> Written problem:
Print, exactly as they stand, the lines from the start of the listing to the line containing "points along -X.", inclusive.

*** Data provided

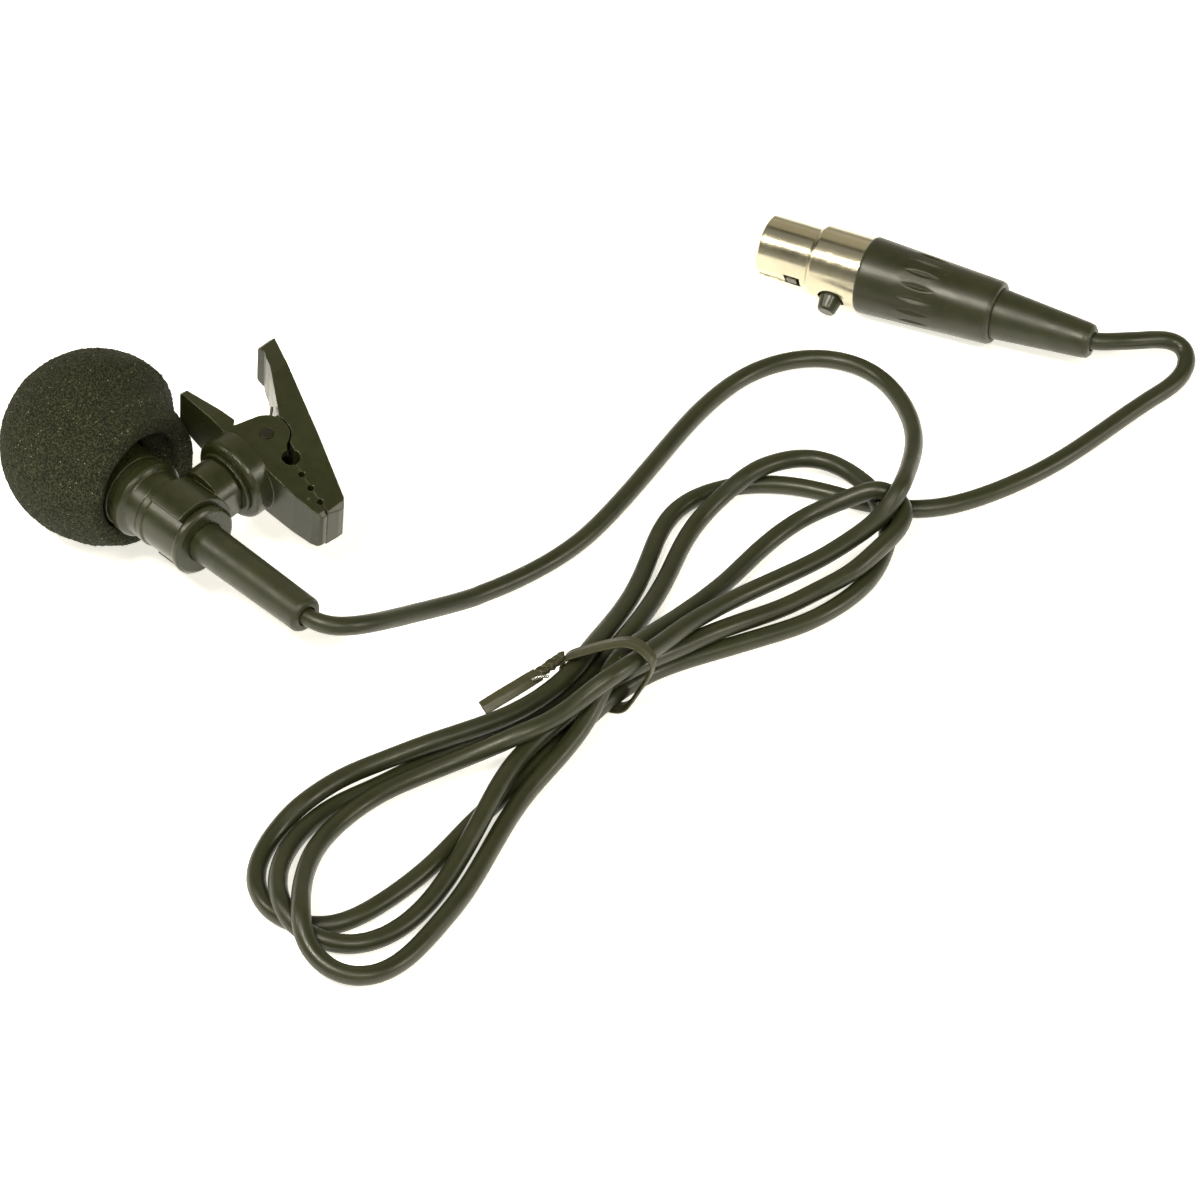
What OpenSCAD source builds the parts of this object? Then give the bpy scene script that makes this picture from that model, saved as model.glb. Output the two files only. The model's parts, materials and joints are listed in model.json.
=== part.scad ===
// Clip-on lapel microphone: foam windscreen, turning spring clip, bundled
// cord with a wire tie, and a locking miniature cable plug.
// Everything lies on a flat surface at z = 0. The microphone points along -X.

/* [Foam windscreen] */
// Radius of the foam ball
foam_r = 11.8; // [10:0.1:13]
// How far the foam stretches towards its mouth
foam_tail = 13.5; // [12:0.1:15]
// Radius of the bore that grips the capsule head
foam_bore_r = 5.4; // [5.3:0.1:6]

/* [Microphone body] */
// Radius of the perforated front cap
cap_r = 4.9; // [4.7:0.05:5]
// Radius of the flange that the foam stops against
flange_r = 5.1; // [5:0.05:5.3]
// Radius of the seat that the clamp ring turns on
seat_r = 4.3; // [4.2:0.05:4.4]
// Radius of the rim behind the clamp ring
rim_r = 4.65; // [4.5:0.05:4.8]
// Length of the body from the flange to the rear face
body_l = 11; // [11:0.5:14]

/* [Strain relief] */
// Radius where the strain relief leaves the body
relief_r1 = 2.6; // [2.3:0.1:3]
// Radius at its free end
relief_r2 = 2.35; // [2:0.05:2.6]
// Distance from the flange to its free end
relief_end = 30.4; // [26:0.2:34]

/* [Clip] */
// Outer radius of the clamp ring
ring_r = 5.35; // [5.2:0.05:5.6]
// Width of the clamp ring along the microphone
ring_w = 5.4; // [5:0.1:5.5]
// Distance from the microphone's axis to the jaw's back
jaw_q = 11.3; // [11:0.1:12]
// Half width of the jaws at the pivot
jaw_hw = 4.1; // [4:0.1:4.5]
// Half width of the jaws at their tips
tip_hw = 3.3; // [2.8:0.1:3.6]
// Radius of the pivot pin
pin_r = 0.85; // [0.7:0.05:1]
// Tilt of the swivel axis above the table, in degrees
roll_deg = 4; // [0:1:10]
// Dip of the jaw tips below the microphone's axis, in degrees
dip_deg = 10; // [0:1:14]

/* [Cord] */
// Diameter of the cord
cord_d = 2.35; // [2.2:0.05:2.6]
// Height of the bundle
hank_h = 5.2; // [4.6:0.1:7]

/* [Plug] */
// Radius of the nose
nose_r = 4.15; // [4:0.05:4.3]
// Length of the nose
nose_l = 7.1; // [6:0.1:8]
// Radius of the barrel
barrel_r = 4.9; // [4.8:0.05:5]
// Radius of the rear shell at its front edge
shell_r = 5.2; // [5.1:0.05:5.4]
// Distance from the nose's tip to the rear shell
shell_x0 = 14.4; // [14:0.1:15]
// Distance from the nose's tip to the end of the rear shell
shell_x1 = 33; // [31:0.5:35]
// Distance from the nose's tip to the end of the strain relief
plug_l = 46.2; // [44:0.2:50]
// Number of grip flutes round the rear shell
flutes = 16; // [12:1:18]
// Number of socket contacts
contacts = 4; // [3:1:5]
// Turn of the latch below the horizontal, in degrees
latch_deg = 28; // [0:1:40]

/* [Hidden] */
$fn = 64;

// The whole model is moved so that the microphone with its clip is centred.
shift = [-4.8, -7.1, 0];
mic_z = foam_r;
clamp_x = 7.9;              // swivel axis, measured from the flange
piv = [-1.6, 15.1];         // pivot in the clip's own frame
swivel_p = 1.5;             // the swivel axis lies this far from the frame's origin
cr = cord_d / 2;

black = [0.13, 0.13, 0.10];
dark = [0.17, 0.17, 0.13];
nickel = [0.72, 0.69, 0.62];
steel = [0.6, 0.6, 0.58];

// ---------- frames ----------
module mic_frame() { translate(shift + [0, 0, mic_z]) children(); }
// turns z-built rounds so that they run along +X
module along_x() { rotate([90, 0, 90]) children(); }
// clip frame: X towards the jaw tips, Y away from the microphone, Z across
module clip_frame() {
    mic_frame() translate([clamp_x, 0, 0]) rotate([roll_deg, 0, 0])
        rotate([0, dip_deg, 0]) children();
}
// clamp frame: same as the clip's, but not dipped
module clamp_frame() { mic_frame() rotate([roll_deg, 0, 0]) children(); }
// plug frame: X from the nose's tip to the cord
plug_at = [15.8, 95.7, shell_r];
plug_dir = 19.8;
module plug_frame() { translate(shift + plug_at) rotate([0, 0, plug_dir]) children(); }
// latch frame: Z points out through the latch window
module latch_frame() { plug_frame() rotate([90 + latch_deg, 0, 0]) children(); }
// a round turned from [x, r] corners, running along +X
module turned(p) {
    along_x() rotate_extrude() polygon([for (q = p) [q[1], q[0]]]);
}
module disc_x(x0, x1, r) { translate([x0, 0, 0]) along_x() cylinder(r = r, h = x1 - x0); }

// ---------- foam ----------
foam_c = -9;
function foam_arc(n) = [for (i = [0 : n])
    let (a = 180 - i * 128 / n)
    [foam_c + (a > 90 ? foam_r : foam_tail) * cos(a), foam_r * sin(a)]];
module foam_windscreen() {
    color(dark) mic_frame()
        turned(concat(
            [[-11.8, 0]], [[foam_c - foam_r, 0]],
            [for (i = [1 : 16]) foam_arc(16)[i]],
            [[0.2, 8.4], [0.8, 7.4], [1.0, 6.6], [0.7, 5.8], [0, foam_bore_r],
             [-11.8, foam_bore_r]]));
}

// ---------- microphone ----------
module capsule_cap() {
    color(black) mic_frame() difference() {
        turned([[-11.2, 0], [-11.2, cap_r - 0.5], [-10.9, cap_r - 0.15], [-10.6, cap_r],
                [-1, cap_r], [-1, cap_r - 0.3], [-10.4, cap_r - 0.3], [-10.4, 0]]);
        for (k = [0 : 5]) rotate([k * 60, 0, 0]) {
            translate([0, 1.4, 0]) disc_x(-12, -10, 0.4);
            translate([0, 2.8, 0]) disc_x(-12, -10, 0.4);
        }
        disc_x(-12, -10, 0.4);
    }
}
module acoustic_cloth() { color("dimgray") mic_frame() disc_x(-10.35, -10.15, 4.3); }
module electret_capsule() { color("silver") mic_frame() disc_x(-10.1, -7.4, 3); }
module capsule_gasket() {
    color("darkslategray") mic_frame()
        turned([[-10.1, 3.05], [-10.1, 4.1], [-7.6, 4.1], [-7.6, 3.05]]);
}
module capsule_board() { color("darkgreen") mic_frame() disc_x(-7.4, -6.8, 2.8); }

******

> Answer to this task:
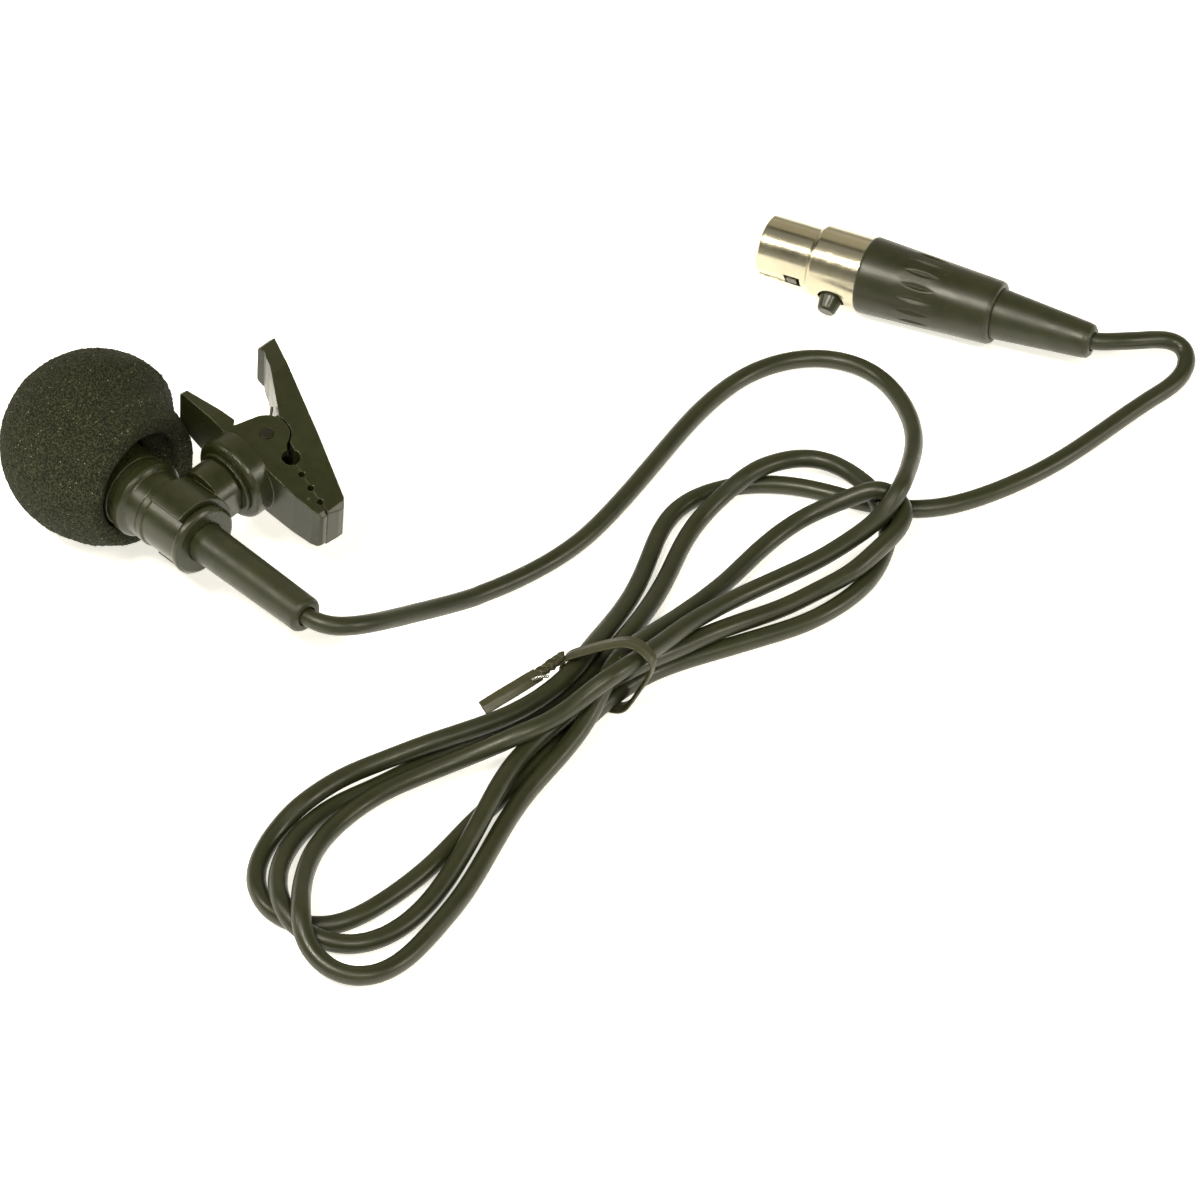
What OpenSCAD source builds the parts of this object? Then give the bpy scene script that makes this picture from that model, saved as model.glb. Output the two files only. The model's parts, materials and joints are listed in model.json.
=== part.scad ===
// Clip-on lapel microphone: foam windscreen, turning spring clip, bundled
// cord with a wire tie, and a locking miniature cable plug.
// Everything lies on a flat surface at z = 0. The microphone points along -X.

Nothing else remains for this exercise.